A DOJ statement of interest in an unrelated case brought by another transgender Georgia prisoner against state corrections officials led to the Georgia corrections department rescinding its ban on providing hormone therapy, Dangaran said.

Since April 2022, Doe has been detained in Phillips State Prison in Gwinnett County, her 85-page lawsuit states. She said she was diagnosed with gender dysphoria in 2015 while at Johnson State Prison in middle Georgia, having identified as female since early childhood.

“(The Georgia Department of Corrections) has refused to treat Ms. Doe despite her severe and overwhelming gender dysphoria, which include two castration attempts, multiple suicide attempts, and almost daily self-harm,” the suit states. “GDC’s refusal to provide her with necessary care have worsened her gender dysphoria symptoms by feeding the thought that Ms. Doe might never be able to live in a body that looks like her gender identity.”

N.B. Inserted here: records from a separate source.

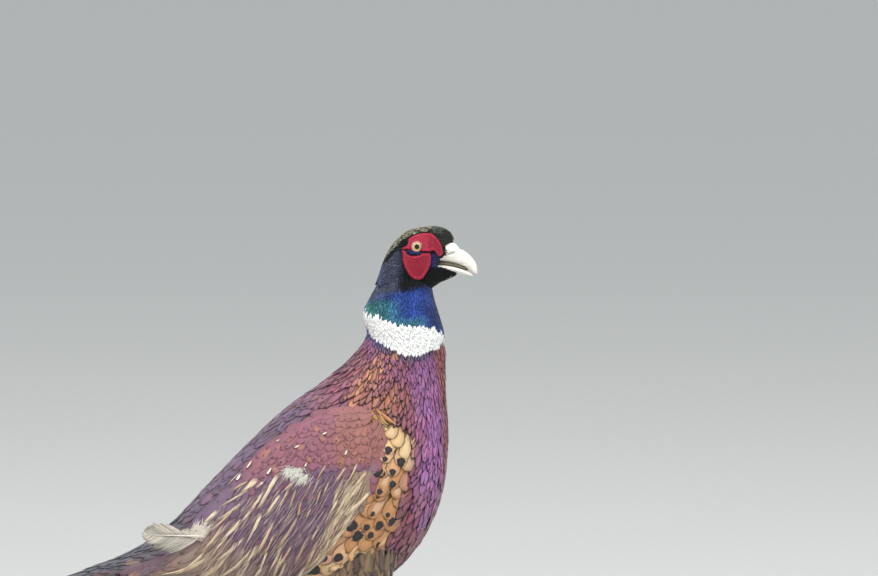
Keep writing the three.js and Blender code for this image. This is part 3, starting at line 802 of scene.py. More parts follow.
def vane_group():
    """The markings of a feather: ground, dark rim, core, spot, shaft and barbs, from its own layers."""
    found = bpy.data.node_groups.get("Feather vane")
    if found:
        return found
    tree, given, result = group_of(
        "Feather vane",
        {"Barbs": 40.0, "Barb depth": 0.25, "Shaft": 0.4, "Tip stretch": 2.2, "Rim from": 0.0},
        {"Color": "NodeSocketColor", "Height": "NodeSocketFloat", "Rim": "NodeSocketFloat"},
    )
    u, v = vane_place(tree)
    off = abs(v)
    layers = [add(tree, "ShaderNodeAttribute", attribute_name=key) for key in ("ground", "rim", "core")]
    ground, rim, core = (node.outputs["Color"] for node in layers)
    spot_size, rim_width, core_width = (Wire(tree, node.outputs["Alpha"]) for node in layers)

    def asked_for(width):
        """0 where a marking's width is 0, and 1 elsewhere."""
        return maths(tree, "MULTIPLY", width, 20.0, clamp=True)

    def squared(number):
        return maths(tree, "POWER", abs(number), 2.0)

    grain = noisy(tree, 900.0, 3.0) - 0.5
    rough = grain * 0.3
    from_tip = (1.0 - u) * given["Tip stretch"]
    edge = maths(tree, "MAXIMUM", off, 1.0 - from_tip) + rough
    rim_start = 1.0 - rim_width
    rim_mask = ramp(tree, edge, rim_start - 0.14, rim_start) * asked_for(rim_width)
    rim_mask = rim_mask * ramp(tree, u, given["Rim from"], given["Rim from"] + 0.2)
    core_mask = ramp(tree, off + rough, core_width, core_width + 0.16, 1.0, 0.0) * ramp(tree, u, 0.2, 0.42)
    core_mask = core_mask * ramp(tree, u, 0.74, 0.92, 1.0, 0.0) * asked_for(core_width)
    spot = maths(tree, "SQRT", squared((u - 0.84) / 0.17) + squared(v / 0.72)) + rough * 1.6
    spot_mask = ramp(tree, spot, spot_size - 0.18, spot_size, 1.0, 0.0) * asked_for(spot_size)
    colour = ground
    for mask, tint in ((core_mask, core), (rim_mask, rim), (spot_mask, rim)):
        colour = mixed(tree, mask, colour, tint)
    phase = (u - off * 0.22) * given["Barbs"]
    barb = maths(tree, "MULTIPLY_ADD", maths(tree, "SINE", (phase + rough) * 6.2832), 0.5, 0.5)
    shade = barb * given["Barb depth"] * maths(tree, "ADD", 1.0, grain * 2.0)
    dark = mixed(tree, 1.0, colour, (0.42, 0.40, 0.42, 1), "MULTIPLY")
    colour = mixed(tree, maths(tree, "MAXIMUM", shade, 0.0), colour, dark)
    shaft = ramp(tree, off, 0.02, 0.09, 1.0, 0.0)
    pale = mixed(tree, 1.0, colour, (0.10, 0.085, 0.06, 1), "ADD")
    join(tree, mixed(tree, shaft * given["Shaft"], colour, pale), result["Color"])
    join(tree, barb * 0.5 + shaft, result["Height"])
    join(tree, rim_mask, result["Rim"])
    return tree


def principled(name, roughness, **more):
    """A new material with a Principled shader, and that shader's inputs."""
    material = bpy.data.materials.new(name)
    material.use_nodes = True
    shader = material.node_tree.nodes["Principled BSDF"]
    shader.inputs["Roughness"].default_value = roughness
    for key, value in more.items():
        shader.inputs[key.replace("_", " ")].default_value = value
    return material, material.node_tree, shader.inputs


def bump(tree, height, distance, strength=0.6):
    node = add(tree, "ShaderNodeBump")
    for key, value in (("Strength", strength), ("Distance", distance), ("Height", height)):
        join(tree, value, node.inputs[key])
    return node.outputs["Normal"]


def vane_material(name, roughness, barbs=40.0, barb_depth=0.25, shaft=0.4, tip_stretch=2.2, rim_from=0.0,
                  **more):
    """A feather material: the shared vane markings with this tract's own values."""
    material, tree, shader = principled(name, roughness, **more)
    node = add(tree, "ShaderNodeGroup", node_tree=vane_group())
    values = (barbs, barb_depth, shaft, tip_stretch, rim_from)
    for key, value in zip(("Barbs", "Barb depth", "Shaft", "Tip stretch", "Rim from"), values):
        node.inputs[key].default_value = value
    join(tree, node.outputs["Color"], shader["Base Color"])
    join(tree, bump(tree, node.outputs["Height"], 0.00025), shader["Normal"])
    return material


# Markings of the plumage, by place

def side_view(points):
    """Where points stand in the view that the markings were read from."""
    away = LEAN * np.abs(points[:, 1])
    return points[:, 0] + away, points[:, 2] - away


def line_distance(x, z, line):
    """Distance to a line of points."""
    start, run = line[:-1], np.diff(line, axis=0)
    wx, wz = x[..., None] - start[:, 0], z[..., None] - start[:, 1]
    t = np.clip((wx * run[:, 0] + wz * run[:, 1]) / (run**2).sum(axis=1), 0, 1)
    return np.hypot(wx - run[:, 0] * t, wz - run[:, 1] * t).min(axis=-1)


def outline_distance(x, z, outline):
    """Distance to a closed outline, negative inside it."""
    start, end = outline, np.roll(outline, -1, axis=0)
    px, pz = x[..., None], z[..., None]
    rise = np.where(end[:, 1] == start[:, 1], 1e-9, end[:, 1] - start[:, 1])
    left = px < (end[:, 0] - start[:, 0]) * (pz - start[:, 1]) / rise + start[:, 0]
    crosses = (start[:, 1] > pz) != (end[:, 1] > pz)
    away = line_distance(x, z, np.vstack([outline, outline[:1]]))
    return np.where((crosses & left).sum(axis=-1) % 2 == 1, -away, away)


def inside(points, outline, soft=2.0, wander=0.0):
    """1 inside an outline, 0 outside it, and between the two near its edge."""
    return 1 - smoothstep(-soft, soft, outline_distance(*side_view(points), outline) + wander)


def above(points, line, soft=0.5, wander=0.0):
    """1 above a line, and 0 below it."""
    x, z = side_view(points)
    return smoothstep(-soft, soft, z - np.interp(x, line[:, 0], line[:, 1]) + wander)


def between(low, high, x, soft):
    return smoothstep(low - soft, low + soft, x) * (1 - smoothstep(high - soft, high + soft, x))


def section_and_degrees(a, b):
    return a * SECTIONS, np.degrees(np.abs((b + np.pi) % (2 * np.pi) - np.pi))


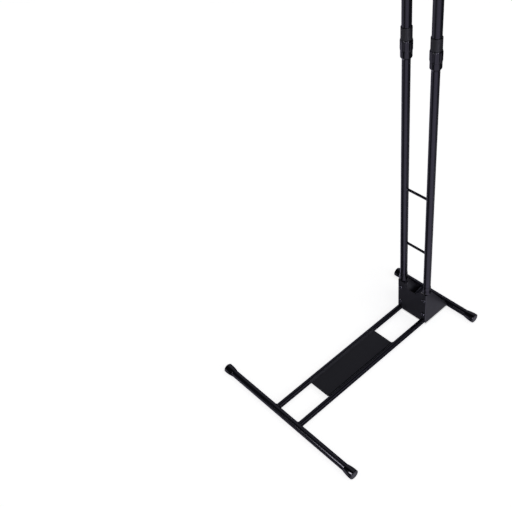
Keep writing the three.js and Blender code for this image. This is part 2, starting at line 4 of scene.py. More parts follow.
import bmesh
import bpy
import numpy as np
from mathutils import Matrix, Vector


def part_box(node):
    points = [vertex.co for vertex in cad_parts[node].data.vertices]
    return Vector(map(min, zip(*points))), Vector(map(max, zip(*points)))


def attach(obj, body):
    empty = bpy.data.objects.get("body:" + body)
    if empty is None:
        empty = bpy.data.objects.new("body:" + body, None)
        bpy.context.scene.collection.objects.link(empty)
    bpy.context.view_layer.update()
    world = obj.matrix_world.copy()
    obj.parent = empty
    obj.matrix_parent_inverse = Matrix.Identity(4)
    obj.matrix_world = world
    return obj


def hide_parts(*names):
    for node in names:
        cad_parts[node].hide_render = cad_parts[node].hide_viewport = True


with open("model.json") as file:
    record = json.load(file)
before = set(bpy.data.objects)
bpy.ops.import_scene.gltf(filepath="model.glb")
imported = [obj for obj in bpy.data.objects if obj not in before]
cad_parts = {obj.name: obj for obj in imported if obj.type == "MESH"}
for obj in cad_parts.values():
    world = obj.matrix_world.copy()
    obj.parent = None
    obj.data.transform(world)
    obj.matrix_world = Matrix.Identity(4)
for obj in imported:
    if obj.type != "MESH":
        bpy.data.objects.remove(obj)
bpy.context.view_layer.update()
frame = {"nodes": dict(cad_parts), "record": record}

# Lengths are in metres. X runs across the stand, +Y from the wheel tray to the posts, Z is up.
MM = 0.001
CROSSBAR_R = 10 * MM
RAIL_R = 7.7 * MM
SPIGOT_R = 8 * MM
TUBE_WALL = 1.2 * MM
POST_R = 10 * MM
POST_WALL = 1.7 * MM
UPPER_BORE = 10.4 * MM
UPPER_R = 11.4 * MM
WIRE_R = 3.4 * MM
CAP_RIM_R = 13.3 * MM
CAP_MOUTH_R = 10.8 * MM
SHEET = 1.5 * MM
SEAT_GAP = 0.3 * MM
BAR_Y = 295.25 * MM
BAR_Z = 13 * MM
SIDE_X = 40.7 * MM
POST_Y = 207.25 * MM
HOOK_Z = 1516 * MM
SIDES = (("left", -1), ("right", 1))
LEVELS = ("low", "high")
X_AXIS, Y_AXIS, Z_AXIS = Vector((1, 0, 0)), Vector((0, 1, 0)), Vector((0, 0, 1))
# The step in which the small points round a moulded lip are set
LIP = 0.05 * MM

# The camera of the photograph
CAMERA_AT = Vector((0.9609, -0.97855, 1.6829))
CAMERA_AZIMUTH = math.radians(54.98)
CAMERA_FALL = math.radians(42.60)
CAMERA_ROLL = math.radians(-9.48)
CAMERA_LENS = 54.37


def add_object(name, data):
    thing = bpy.data.objects.new(name, data)
    bpy.context.scene.collection.objects.link(thing)
    return thing


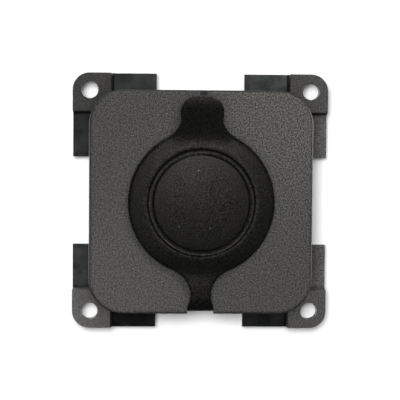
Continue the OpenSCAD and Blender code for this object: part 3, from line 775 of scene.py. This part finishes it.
def makeLamp(name, place, size, watts, gloss=True):
    data = bpy.data.lights.new(name, "AREA")
    data.shape = "RECTANGLE"
    data.size, data.size_y = size
    data.energy = watts
    lamp = bpy.data.objects.new(name, data)
    bpy.context.scene.collection.objects.link(lamp)
    lamp.visible_glossy = gloss
    lamp.location = place
    lamp.rotation_mode = "QUATERNION"
    lamp.rotation_quaternion = (-Vector(place)).to_track_quat("-Z", "Y")
    return lamp


def makeWorld():
    world = bpy.data.worlds.new("studio")
    bpy.context.scene.world = world
    world.use_nodes = True
    tree = world.node_tree
    tree.nodes.clear()
    path = tree.nodes.new("ShaderNodeLightPath")
    coord = tree.nodes.new("ShaderNodeTexCoord")
    split = tree.nodes.new("ShaderNodeSeparateXYZ")
    tree.links.new(coord.outputs["Generated"], split.inputs[0])
    # gloss sees the white sweep behind the part and a dim room on the lamps' side
    behind = addRange(tree, split.outputs["Y"], 0.0, 0.7, 0.0, 1.0, smooth=True)
    above = addRange(tree, split.outputs["Z"], -0.4, 0.5, 0.1, 0.6, smooth=True)
    sweep = addMath(tree, "MAXIMUM", addMath(tree, "MULTIPLY", behind, above), studio["roomGlow"])
    seen = addMath(tree, "MAXIMUM", path.outputs["Is Camera Ray"], path.outputs["Is Transmission Ray"])
    gloss = addMath(tree, "MULTIPLY", path.outputs["Is Glossy Ray"], sweep)
    matt = addMath(tree, "SUBTRACT", 1.0, path.outputs["Is Glossy Ray"])
    fill = addMath(tree, "MULTIPLY", matt, studio["fill"])
    strength = addMath(tree, "MAXIMUM", seen, addMath(tree, "ADD", gloss, fill))
    light = addNode(tree, "ShaderNodeBackground", Color=(1, 1, 1, 1))
    tree.links.new(strength, light.inputs["Strength"])
    out = tree.nodes.new("ShaderNodeOutputWorld")
    tree.links.new(light.outputs[0], out.inputs[0])


def makeSheet(name, bm, tone):
    mesh = bpy.data.meshes.new(name)
    bm.to_mesh(mesh)
    bm.free()
    sheet = bpy.data.objects.new(name, mesh)
    bpy.context.scene.collection.objects.link(sheet)
    material, tree, shader = newMaterial(name + "White", Roughness=0.9, Specular_IOR_Level=0.0)
    shader.inputs["Base Color"].default_value = (tone, tone, tone, 1)
    mesh.materials.append(material)
    # it takes shadows, but neither throws any nor lights the part
    sheet.visible_shadow = False
    sheet.visible_glossy = False
    sheet.visible_diffuse = False
    front = addMath(tree, "SUBTRACT", 1.0, tree.nodes.new("ShaderNodeNewGeometry").outputs["Backfacing"])
    tree.links.new(front, shader.inputs["Alpha"])  # seen from its front only
    return sheet, tree, shader, front


def makeFloor():
    half, place, tone = studio["floor"]
    bm = bmesh.new()
    bmesh.ops.create_grid(bm, x_segments=1, y_segments=1, size=half, matrix=Matrix.Translation(place))
    floor = makeSheet("floor", bm, tone)[0]
    floor.is_shadow_catcher = True


def makeWall():
    half, place, tone = studio["wall"]
    bm = bmesh.new()
    bmesh.ops.create_grid(bm, x_segments=1, y_segments=1, size=half,
                          matrix=Matrix.Translation(place) @ Matrix.Rotation(math.pi / 2, 4, "X"))
    middle = bm.faces[:]
    bmesh.ops.inset_individual(bm, faces=middle, thickness=studio["wallHem"], use_even_offset=True)
    bmesh.ops.delete(bm, geom=middle, context="FACES")
    bmesh.ops.translate(bm, verts=[v for v in bm.verts if v.co.z < -0.9 * half], vec=(0, 0, -studio["wallDrop"]))
    wall, tree, shader, front = makeSheet("wall", bm, tone)
    # there only when seen nearly square on
    tilt = addNode(tree, "ShaderNodeLayerWeight", Blend=0.5).outputs["Facing"]
    square = addMath(tree, "LESS_THAN", tilt, studio["wallTilt"])
    tree.links.new(addMath(tree, "MULTIPLY", square, front), shader.inputs["Alpha"])
    wallOnly = bpy.data.collections.new("wallOnly")
    wallOnly.objects.link(wall)
    lamp = makeLamp("onWall", *studio["wallLamp"], gloss=False)
    lamp.light_linking.receiver_collection = wallOnly


makeCamera()
makeWorld()
makeFloor()
makeWall()  # a sheet just behind the ears takes the photograph's tight shadow
for name, given in lamps.items():
    makeLamp(name, *given)
bpy.context.scene.view_settings.view_transform = "Standard"
print("studio set")
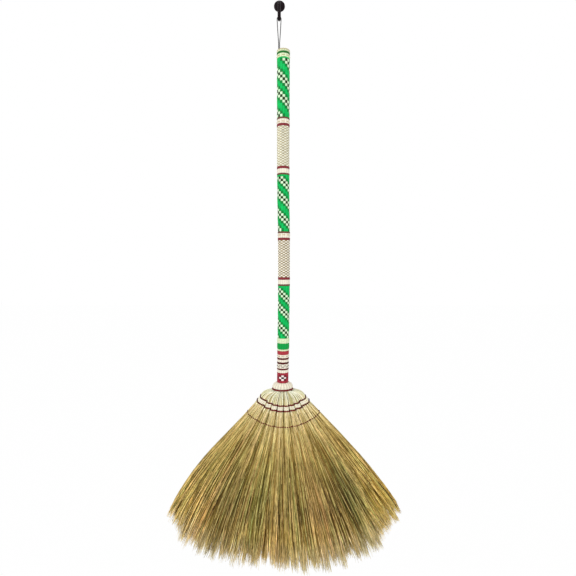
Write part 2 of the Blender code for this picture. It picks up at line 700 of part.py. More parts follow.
def build_head_cords():
    """The two stitch cords, the plaited band between them and the seam lower down."""
    stand_off = GAP + STITCH_CORD_RADIUS
    stitches = {"upper_stitch_cord": UPPER_STITCH_RADIUS, "lower_stitch_cord": LOWER_STITCH_RADIUS}
    for name, reach in stitches.items():
        tube(name, head_loop(reach, stand_off), STITCH_CORD_RADIUS, "red_cord", cyclic=True, resolution=1)
    thread_off = GAP + SEAM_THREAD_RADIUS
    seam = head_loop(SEAM_RADIUS, thread_off)
    tube("seam_thread", seam, SEAM_THREAD_RADIUS, "red_cord", cyclic=True, resolution=1)
    near = UPPER_STITCH_RADIUS + STITCH_CORD_RADIUS + BAND_MARGIN
    far = LOWER_STITCH_RADIUS - STITCH_CORD_RADIUS - BAND_MARGIN
    corners = [(near, GAP + BAND_WALL), (far, GAP + BAND_WALL), (far, GAP), (near, GAP)]
    rings = [head_loop(reach, off) for reach, off in corners]
    count = len(rings[0])
    points = [spot for ring in rings for spot in ring]
    faces = []
    for side in range(4):
        for n in range(count):
            m = (n + 1) % count
            other = (side + 1) % 4
            faces.append((side * count + n, side * count + m, other * count + m, other * count + n))
    add("plaited_band", mesh_from("plaited_band", points, faces), "cream_strip")


def main():
    """Build the broom and its hook."""
    clear_scene()
    for group in (BROOM, CUTTERS):
        bpy.context.scene.collection.children.link(group)
    build_hook()
    build_loop()
    build_stick()
    build_wrapping()
    build_neck_binding(*build_collar())
    build_hanks()
    build_head_cords()


main()
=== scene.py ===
"""The looks of a straw broom that hangs by its cord loop from a small wall hook.

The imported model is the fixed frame. Units are metres, +Z is up, the wall is the plane y = 0 and the
broom hangs on its -Y side. Angles round the handle start at its front and grow towards +X.
"""

import logging
from collections.abc import Sequence
from dataclasses import dataclass, field
from enum import Enum
from math import cos, pi, radians, sin, sqrt
from typing import Protocol

import bpy
import numpy as np
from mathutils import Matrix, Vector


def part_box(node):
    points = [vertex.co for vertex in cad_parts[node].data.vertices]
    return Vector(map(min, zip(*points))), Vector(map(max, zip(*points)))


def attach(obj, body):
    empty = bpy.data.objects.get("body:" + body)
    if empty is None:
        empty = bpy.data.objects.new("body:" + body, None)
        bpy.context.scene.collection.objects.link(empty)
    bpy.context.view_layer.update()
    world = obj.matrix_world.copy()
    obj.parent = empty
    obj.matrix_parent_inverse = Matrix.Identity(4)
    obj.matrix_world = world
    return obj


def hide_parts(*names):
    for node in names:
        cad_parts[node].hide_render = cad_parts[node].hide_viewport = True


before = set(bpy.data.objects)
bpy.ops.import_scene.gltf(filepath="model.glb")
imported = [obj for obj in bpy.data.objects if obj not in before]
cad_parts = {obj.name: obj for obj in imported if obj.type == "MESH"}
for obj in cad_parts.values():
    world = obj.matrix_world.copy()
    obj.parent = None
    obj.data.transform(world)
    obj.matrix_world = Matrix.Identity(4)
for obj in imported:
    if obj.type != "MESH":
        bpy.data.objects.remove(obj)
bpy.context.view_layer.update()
LOG = logging.getLogger("straw_broom")

Array = np.ndarray
Pair = tuple[float, float]
Triple = tuple[float, float, float]
Colour = Triple
TAU = 2 * pi
MILLIMETRES = 1000
RIGHT, BACK, UP = np.eye(3)
GAP = 0.0003
SEED = 20
HOOK, LOOP, BROOM = "wall_hook", "cord_loop", "broom"


def paint(*screen: float) -> Colour:
    """The linear colour that shaders read for a screen's red, green and blue, each from 0 to 255."""
    shown = np.array(screen) / 255
    return tuple(np.where(shown <= 0.04045, shown / 12.92, ((shown + 0.055) / 1.055) ** 2.4).tolist())


class Wire:
    """An output of a shader node that can stand in Python sums."""

    def __init__(self, tree: "Tree", socket: bpy.types.NodeSocket) -> None:
        """Hold a socket and the tree that it belongs to."""
        self.tree = tree
        self.socket = socket

    def _maths(self, operation: str, first: "Wire | float", second: "Wire | float") -> "Wire":
        """One Math node on two values."""
        return self.tree.node("ShaderNodeMath", {"operation": operation}, {0: first, 1: second})

    def __add__(self, other: "Wire | float") -> "Wire":
        """This value plus another."""
        return self._maths("ADD", self, other)

    def __radd__(self, other: float) -> "Wire":
        """A number plus this value."""
        return self._maths("ADD", other, self)

    def __sub__(self, other: "Wire | float") -> "Wire":
        """This value less another."""
        return self._maths("SUBTRACT", self, other)

    def __rsub__(self, other: float) -> "Wire":
        """A number less this value."""
        return self._maths("SUBTRACT", other, self)

    def __mul__(self, other: "Wire | float") -> "Wire":
        """This value times another."""
        return self._maths("MULTIPLY", self, other)

    def __rmul__(self, other: float) -> "Wire":
        """A number times this value."""
        return self._maths("MULTIPLY", other, self)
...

The department referred questions about the case and the federal government’s stance to the office of Georgia Attorney General Chris Carr, which is helping the department defend against Doe’s allegations. Carr’s office and the defense attorneys in the case did not immediately respond to a request for comment.

In addition to the corrections department, Doe brought civil claims against its leaders and medical providers as well as prison staff.

Her request for gender dysphoria treatment was supported by the Georgia chapter of the American Civil Liberties Union, which filed a brief in the case alleging “widespread failings in Georgia prisons.”

“Individuals in Georgia’s custody continue to suffer extensive abuse and maltreatment,” the ACLU of Georgia told the court. “Jane Doe’s experience is a grievous case in point.”

Doe alleged that Georgia prison officials have denied her hormone treatment and the ability to buy women’s commissary items, among other things, in addition to gender-affirming surgery, against the advice of state-appointed medical professionals. She said corrections department staff held her down and shaved her head bald when she grew out her hair.

Doe is also seeking transfer to a women’s facility, alleging decades of violent abuse while incarcerated in men’s prisons, at the hands of corrections officers and inmates alike, due to her transgender status. The corrections department’s answer to the abuse has been to place Doe in solitary confinement, she claimed.